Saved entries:
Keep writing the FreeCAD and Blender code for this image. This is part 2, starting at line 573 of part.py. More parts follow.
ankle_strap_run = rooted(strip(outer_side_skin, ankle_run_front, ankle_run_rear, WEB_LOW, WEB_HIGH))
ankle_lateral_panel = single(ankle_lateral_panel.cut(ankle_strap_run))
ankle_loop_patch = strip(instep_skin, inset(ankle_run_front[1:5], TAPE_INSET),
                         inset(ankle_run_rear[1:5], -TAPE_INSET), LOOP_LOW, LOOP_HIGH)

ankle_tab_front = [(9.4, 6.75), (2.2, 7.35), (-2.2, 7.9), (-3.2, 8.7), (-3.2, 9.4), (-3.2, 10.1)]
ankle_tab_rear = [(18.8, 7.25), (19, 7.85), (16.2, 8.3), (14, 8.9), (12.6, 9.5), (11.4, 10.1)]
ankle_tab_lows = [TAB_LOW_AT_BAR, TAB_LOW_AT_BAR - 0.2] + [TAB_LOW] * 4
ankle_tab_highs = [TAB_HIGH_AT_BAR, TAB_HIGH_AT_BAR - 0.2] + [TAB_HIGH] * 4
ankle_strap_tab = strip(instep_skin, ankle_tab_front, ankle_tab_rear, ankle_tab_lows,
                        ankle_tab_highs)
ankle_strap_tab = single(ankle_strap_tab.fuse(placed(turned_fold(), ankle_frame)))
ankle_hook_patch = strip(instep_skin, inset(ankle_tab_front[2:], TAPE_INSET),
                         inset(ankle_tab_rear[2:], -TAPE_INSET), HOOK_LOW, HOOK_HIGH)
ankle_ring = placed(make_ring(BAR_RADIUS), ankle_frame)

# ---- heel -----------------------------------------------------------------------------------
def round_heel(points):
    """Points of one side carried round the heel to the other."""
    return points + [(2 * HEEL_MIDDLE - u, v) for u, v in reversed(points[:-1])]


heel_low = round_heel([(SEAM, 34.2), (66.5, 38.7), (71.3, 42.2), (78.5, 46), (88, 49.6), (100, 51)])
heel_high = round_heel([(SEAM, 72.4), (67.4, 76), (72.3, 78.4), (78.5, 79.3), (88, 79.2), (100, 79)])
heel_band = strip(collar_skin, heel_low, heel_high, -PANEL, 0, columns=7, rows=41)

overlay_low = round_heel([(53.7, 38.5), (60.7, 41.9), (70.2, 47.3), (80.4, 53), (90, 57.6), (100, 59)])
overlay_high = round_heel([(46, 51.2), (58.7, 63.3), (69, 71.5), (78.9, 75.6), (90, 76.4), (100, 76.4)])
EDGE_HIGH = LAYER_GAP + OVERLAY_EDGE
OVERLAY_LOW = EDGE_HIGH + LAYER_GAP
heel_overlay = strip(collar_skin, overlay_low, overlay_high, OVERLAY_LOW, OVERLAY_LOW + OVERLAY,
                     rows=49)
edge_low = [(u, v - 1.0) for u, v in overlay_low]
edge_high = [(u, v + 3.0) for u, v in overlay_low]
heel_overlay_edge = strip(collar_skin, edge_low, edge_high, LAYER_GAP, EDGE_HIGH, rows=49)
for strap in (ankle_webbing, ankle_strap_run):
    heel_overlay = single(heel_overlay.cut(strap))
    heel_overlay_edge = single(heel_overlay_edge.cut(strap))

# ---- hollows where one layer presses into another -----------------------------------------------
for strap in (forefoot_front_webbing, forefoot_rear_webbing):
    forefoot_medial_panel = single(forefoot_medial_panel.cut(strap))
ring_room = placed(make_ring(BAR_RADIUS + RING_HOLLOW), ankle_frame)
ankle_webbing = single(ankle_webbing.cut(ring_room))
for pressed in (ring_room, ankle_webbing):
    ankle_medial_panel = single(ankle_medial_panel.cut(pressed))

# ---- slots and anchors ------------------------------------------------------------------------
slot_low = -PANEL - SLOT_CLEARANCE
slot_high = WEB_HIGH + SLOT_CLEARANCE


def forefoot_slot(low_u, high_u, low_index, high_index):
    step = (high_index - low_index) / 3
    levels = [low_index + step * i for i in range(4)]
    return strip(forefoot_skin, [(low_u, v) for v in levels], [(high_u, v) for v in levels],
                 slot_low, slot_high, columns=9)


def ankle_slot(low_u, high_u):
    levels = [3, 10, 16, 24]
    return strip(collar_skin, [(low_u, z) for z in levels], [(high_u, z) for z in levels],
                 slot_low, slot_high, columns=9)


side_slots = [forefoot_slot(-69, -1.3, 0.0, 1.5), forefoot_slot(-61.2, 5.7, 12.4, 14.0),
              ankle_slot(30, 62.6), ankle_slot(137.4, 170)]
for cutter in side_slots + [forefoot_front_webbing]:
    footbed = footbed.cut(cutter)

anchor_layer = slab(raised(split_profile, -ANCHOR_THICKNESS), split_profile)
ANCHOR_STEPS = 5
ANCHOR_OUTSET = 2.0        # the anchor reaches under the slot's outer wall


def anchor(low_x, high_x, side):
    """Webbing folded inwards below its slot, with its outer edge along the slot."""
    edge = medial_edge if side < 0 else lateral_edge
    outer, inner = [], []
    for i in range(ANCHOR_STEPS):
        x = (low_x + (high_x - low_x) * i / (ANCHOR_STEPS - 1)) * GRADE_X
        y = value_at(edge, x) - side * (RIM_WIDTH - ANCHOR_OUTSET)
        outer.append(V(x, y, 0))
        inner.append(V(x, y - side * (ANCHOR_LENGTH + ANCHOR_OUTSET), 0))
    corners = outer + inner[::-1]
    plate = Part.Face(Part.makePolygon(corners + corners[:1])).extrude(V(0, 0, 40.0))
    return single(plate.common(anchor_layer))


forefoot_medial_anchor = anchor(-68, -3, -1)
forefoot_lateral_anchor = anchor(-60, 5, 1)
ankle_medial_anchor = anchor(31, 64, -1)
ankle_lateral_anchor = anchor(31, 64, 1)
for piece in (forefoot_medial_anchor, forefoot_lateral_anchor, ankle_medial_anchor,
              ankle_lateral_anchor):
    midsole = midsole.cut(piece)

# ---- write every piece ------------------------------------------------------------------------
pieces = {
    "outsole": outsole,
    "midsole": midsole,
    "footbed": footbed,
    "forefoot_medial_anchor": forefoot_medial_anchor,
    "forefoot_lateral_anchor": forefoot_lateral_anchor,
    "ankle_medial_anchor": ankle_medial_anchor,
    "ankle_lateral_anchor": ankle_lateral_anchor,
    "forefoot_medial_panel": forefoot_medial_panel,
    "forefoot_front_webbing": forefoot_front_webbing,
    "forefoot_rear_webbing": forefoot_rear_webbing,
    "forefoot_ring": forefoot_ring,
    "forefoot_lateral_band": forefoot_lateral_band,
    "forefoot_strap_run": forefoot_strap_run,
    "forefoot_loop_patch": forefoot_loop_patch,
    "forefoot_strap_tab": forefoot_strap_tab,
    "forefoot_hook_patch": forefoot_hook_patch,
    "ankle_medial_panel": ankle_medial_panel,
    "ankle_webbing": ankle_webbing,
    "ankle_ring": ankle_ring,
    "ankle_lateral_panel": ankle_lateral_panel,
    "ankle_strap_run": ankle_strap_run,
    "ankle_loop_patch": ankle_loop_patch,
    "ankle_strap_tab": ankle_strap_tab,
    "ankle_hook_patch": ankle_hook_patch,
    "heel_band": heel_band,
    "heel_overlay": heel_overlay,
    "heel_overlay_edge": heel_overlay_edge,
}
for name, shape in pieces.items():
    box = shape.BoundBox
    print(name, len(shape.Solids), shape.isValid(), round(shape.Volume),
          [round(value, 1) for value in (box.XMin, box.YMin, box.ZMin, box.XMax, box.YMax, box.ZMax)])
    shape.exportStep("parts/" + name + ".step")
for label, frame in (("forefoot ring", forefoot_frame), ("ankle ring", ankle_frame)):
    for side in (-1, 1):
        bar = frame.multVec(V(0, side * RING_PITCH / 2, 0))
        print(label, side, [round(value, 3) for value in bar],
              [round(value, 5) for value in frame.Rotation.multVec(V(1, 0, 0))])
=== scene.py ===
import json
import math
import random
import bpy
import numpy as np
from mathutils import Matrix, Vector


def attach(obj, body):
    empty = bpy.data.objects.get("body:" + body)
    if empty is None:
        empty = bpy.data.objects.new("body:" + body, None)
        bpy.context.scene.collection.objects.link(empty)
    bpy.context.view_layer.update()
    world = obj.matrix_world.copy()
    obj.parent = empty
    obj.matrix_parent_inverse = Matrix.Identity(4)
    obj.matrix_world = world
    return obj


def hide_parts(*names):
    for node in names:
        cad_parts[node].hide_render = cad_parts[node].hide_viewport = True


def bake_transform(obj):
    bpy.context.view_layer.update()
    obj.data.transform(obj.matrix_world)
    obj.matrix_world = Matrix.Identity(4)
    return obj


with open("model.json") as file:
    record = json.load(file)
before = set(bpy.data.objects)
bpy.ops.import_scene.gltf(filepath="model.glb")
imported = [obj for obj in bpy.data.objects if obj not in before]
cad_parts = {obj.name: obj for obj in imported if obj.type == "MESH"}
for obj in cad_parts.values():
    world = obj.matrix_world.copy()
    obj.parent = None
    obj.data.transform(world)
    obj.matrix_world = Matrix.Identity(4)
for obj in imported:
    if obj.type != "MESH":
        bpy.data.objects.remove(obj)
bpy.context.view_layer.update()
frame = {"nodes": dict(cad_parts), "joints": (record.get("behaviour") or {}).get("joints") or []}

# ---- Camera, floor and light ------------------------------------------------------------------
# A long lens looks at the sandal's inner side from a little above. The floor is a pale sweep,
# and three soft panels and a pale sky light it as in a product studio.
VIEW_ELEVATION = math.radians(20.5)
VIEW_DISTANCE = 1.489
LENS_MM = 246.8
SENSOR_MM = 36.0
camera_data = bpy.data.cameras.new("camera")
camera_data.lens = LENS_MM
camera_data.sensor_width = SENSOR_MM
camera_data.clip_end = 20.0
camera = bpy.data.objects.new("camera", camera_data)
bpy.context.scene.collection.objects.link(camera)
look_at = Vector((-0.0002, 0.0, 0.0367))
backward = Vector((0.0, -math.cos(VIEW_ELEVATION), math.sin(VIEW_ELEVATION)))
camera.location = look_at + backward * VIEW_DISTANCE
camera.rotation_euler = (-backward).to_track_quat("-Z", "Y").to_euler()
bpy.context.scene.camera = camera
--
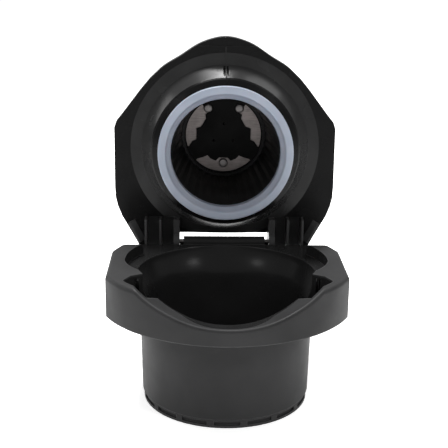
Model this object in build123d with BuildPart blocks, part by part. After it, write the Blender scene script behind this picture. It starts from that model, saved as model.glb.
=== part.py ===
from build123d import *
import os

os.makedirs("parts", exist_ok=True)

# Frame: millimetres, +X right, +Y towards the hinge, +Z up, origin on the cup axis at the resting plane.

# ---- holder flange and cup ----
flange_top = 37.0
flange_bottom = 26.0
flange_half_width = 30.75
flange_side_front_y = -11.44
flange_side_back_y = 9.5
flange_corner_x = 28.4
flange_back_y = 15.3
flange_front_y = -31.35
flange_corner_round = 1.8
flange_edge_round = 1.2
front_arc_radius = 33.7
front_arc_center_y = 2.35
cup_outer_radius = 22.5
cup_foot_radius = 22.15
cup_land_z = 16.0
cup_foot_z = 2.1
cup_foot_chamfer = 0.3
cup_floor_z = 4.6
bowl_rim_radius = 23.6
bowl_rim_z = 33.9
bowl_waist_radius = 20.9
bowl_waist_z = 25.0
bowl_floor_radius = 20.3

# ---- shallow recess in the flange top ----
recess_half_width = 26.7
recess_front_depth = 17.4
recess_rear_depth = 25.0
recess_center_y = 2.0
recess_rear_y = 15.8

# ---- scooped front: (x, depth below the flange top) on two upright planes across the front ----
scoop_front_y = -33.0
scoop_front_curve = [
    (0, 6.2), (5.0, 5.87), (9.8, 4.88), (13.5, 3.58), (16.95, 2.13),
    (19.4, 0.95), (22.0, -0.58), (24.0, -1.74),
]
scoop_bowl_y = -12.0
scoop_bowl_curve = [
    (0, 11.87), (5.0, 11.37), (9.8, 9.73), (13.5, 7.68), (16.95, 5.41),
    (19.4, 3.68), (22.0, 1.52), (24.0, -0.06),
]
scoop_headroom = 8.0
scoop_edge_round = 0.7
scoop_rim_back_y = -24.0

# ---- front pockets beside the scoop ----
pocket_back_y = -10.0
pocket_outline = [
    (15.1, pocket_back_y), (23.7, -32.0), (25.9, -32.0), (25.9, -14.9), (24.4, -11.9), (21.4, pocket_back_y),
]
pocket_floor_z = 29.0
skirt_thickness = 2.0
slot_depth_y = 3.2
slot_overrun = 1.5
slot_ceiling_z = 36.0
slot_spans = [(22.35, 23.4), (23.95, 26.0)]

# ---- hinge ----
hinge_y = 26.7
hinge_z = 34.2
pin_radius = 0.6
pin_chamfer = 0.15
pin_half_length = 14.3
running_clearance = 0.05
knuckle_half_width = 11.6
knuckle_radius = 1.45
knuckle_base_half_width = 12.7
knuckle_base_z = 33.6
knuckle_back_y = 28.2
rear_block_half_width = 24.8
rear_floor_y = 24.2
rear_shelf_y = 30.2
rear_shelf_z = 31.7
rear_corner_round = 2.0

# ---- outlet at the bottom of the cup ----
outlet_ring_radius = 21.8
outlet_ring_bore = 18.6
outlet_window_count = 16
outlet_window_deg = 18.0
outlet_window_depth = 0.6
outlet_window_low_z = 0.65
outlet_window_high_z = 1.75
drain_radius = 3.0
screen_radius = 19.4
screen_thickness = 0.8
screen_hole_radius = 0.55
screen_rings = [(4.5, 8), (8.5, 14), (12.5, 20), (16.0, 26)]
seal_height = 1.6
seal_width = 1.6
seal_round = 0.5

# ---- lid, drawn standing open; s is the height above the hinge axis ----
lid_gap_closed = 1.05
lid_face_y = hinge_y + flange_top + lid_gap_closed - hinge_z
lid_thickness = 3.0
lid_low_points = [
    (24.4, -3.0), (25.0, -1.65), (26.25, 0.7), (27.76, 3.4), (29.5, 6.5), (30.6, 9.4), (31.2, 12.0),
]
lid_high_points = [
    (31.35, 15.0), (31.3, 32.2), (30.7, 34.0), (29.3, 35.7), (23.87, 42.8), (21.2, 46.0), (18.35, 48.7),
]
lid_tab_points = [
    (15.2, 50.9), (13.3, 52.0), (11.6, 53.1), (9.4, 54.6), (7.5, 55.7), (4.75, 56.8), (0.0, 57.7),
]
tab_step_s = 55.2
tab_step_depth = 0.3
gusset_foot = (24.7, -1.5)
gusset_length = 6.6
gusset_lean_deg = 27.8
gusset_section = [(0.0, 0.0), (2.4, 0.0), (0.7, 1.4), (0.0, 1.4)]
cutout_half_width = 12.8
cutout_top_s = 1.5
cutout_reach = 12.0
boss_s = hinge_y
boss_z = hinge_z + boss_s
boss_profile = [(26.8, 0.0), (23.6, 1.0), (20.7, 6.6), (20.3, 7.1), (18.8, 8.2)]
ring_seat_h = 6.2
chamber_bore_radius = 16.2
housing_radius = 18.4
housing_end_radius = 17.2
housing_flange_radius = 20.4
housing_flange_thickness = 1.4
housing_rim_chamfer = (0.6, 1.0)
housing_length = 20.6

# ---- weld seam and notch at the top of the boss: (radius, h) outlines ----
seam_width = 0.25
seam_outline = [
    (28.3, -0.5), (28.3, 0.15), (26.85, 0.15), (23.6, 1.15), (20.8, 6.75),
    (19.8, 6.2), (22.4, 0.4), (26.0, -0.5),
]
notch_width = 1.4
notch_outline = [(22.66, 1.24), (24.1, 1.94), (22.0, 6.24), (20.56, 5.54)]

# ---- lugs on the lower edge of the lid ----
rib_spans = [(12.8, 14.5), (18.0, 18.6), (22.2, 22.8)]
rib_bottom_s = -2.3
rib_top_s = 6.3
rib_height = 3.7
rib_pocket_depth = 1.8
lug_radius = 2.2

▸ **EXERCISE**
Print exactly the lines from the one containing "for name, shape" to the one containing "obj.data.transform(obj.matrix_world)", both included, and nothing else.

▸ **SOLUTION FOR THIS EXERCISE**
for name, shape in pieces.items():
    box = shape.BoundBox
    print(name, len(shape.Solids), shape.isValid(), round(shape.Volume),
          [round(value, 1) for value in (box.XMin, box.YMin, box.ZMin, box.XMax, box.YMax, box.ZMax)])
    shape.exportStep("parts/" + name + ".step")
for label, frame in (("forefoot ring", forefoot_frame), ("ankle ring", ankle_frame)):
    for side in (-1, 1):
        bar = frame.multVec(V(0, side * RING_PITCH / 2, 0))
        print(label, side, [round(value, 3) for value in bar],
              [round(value, 5) for value in frame.Rotation.multVec(V(1, 0, 0))])
=== scene.py ===
import json
import math
import random
import bpy
import numpy as np
from mathutils import Matrix, Vector


def attach(obj, body):
    empty = bpy.data.objects.get("body:" + body)
    if empty is None:
        empty = bpy.data.objects.new("body:" + body, None)
        bpy.context.scene.collection.objects.link(empty)
    bpy.context.view_layer.update()
    world = obj.matrix_world.copy()
    obj.parent = empty
    obj.matrix_parent_inverse = Matrix.Identity(4)
    obj.matrix_world = world
    return obj


def hide_parts(*names):
    for node in names:
        cad_parts[node].hide_render = cad_parts[node].hide_viewport = True


def bake_transform(obj):
    bpy.context.view_layer.update()
    obj.data.transform(obj.matrix_world)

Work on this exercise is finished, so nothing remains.